--- THE REQUEST ---
Print the lines of the data, starting with the first, up to and including the line where "lamps and a" appears.

==*==

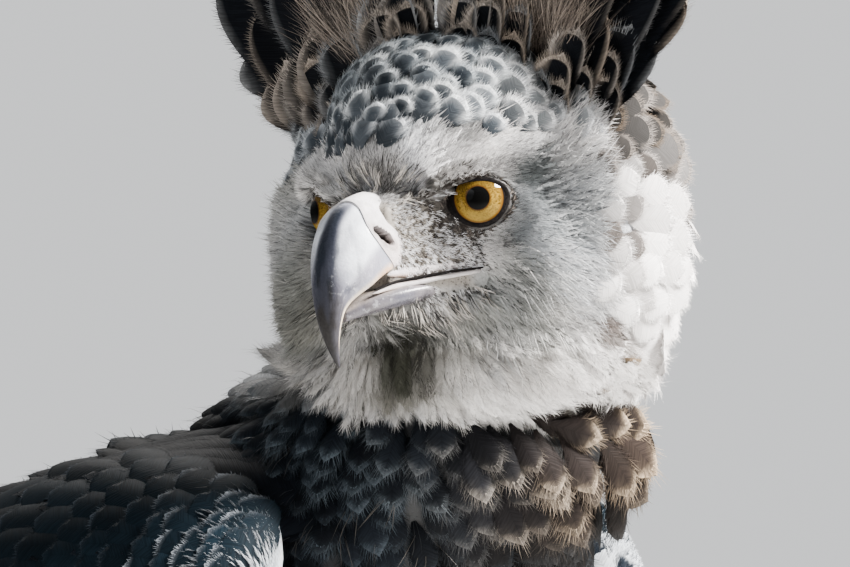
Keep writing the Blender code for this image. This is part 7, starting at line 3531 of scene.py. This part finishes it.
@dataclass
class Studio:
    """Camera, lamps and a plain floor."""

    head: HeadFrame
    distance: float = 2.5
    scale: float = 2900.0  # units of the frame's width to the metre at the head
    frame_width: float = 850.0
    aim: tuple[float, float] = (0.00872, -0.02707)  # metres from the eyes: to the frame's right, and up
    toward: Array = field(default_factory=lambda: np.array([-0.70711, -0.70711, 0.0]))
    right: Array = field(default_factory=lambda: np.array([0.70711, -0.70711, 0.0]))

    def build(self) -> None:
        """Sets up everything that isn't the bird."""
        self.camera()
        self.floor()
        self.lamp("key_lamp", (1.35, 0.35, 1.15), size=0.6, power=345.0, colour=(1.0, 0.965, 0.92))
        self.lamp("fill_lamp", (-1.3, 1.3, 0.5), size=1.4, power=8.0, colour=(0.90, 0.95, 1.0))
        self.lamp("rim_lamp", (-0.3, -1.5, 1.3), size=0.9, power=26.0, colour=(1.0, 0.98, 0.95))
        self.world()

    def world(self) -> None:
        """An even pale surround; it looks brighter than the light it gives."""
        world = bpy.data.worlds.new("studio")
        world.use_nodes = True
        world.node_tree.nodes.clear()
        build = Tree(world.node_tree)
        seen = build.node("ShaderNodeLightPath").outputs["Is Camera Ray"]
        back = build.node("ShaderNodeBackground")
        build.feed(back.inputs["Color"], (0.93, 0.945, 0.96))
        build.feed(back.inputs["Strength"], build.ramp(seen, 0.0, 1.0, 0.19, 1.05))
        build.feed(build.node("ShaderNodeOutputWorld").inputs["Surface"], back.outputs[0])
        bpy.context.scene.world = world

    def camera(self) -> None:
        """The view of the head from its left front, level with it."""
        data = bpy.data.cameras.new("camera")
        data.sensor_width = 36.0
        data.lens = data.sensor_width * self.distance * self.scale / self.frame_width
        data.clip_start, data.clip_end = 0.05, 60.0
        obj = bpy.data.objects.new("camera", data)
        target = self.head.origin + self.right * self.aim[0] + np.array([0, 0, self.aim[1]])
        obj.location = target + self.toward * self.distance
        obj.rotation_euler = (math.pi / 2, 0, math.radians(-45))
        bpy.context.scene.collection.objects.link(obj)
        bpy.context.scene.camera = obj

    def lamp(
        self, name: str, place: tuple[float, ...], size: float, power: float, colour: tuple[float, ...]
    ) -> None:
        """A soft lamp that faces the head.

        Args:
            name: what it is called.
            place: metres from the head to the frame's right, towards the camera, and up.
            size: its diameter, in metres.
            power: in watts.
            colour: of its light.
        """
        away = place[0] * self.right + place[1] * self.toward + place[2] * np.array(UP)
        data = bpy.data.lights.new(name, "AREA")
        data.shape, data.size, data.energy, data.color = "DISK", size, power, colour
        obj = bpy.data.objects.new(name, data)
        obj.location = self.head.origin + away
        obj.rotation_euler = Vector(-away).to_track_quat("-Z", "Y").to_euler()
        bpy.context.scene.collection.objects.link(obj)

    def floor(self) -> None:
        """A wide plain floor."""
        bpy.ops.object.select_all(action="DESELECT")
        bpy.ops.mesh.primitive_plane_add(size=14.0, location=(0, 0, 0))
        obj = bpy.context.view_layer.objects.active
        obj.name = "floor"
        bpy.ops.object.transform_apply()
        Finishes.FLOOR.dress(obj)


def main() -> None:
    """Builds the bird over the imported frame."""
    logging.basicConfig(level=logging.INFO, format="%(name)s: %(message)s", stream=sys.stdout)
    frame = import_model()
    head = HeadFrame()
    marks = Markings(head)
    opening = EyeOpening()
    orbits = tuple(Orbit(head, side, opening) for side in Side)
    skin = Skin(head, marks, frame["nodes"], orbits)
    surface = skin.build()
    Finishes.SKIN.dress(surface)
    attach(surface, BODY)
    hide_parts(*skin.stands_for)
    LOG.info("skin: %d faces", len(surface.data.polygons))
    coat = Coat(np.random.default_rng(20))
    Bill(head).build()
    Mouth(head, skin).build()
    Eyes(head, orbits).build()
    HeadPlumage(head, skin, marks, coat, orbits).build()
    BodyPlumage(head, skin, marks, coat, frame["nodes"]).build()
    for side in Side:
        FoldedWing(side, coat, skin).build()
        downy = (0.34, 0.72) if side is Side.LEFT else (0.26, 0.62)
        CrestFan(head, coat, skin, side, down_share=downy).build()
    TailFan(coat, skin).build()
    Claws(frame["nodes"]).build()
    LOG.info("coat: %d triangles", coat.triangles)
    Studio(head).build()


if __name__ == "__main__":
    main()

==*==

--- CORRECT ANSWER ---
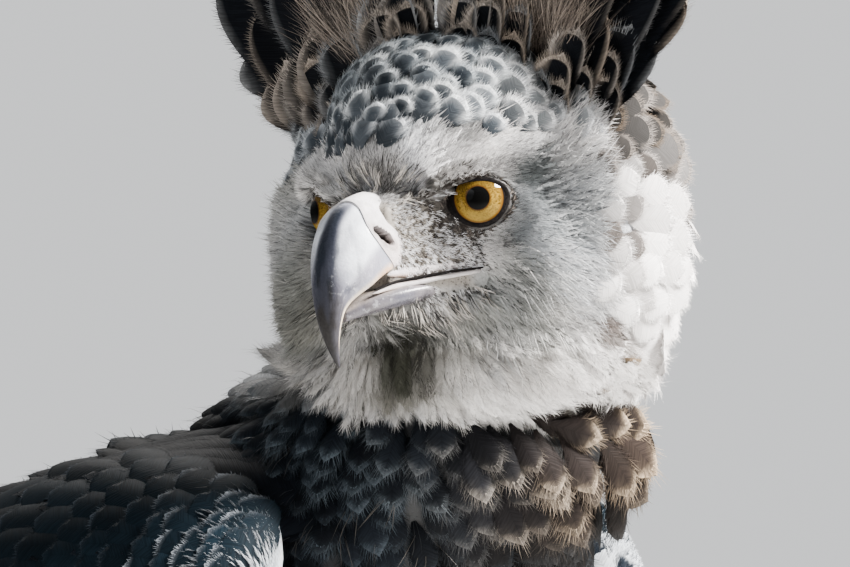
Keep writing the Blender code for this image. This is part 7, starting at line 3531 of scene.py. This part finishes it.
@dataclass
class Studio:
    """Camera, lamps and a plain floor."""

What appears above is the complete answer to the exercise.